As you travel on Victory Drive between Madison Avenue and Main Street, it’s easy to drive right past an important fixture of water purification.
That lush, dense thicket of plants and wildflowers might look like the spot the lawn mower missed — but in reality, it’s a natural water filter that is celebrating its 10th anniversary.
Known officially as the Victory Drive Rain Garden, this copse of native plants was carefully planned and planted 10 years ago as a demonstration of the positive effects of plant filtration of rainwater.
In 2003, the Minnesota River Valley Master Gardeners applied for and received a $2,000 grant from the Minnesota Department of Natural Resources to educate local communities and install rain gardens therein. The Master Gardeners hosted a seminar for nearby community leaders to encourage the establishment of rain gardens.
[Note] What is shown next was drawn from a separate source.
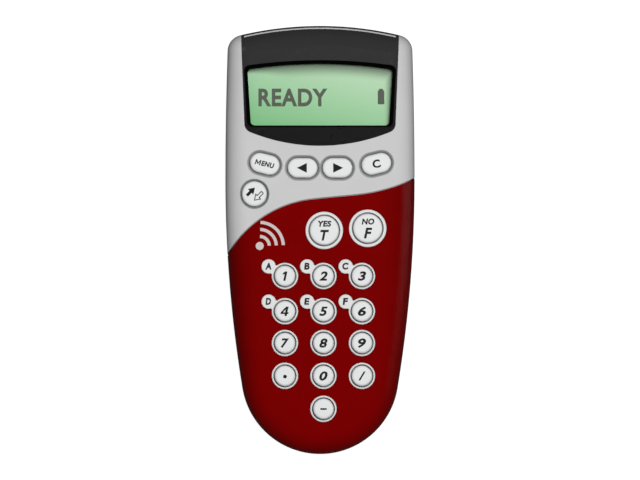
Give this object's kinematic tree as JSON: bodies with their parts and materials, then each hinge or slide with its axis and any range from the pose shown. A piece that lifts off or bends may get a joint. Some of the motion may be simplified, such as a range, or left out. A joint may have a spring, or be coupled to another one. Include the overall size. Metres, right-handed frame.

The City of Mankato became their first cooperator, and in conjunction with the DNR who provided funding and great advice, the three worked together to select a site and establish the planting.
The purpose of a rain garden is to catch water coming from an impervious surface and allow it to soak into the ground before running into storm drains. Storm drains are constructed to remove excess water and discharge it directly to rivers or lakes. Research has shown that a rain garden will absorb 30 percent more water than an unimproved lawn. The rain gardens proposed through the DNR stipulated that deep-rooted native plants and grasses should populate the site.
Once the plan was in place, Master Gardener volunteers and DNR personnel selected the site on Victory Drive at the entrance of a storm water culvert. A mixture of grasses, sedges and perennial flowers was planted by the volunteers. Because a rain garden takes two to three seasons to get established, the group members each adopted different species and spent time weeding, watering and caring for the new plants.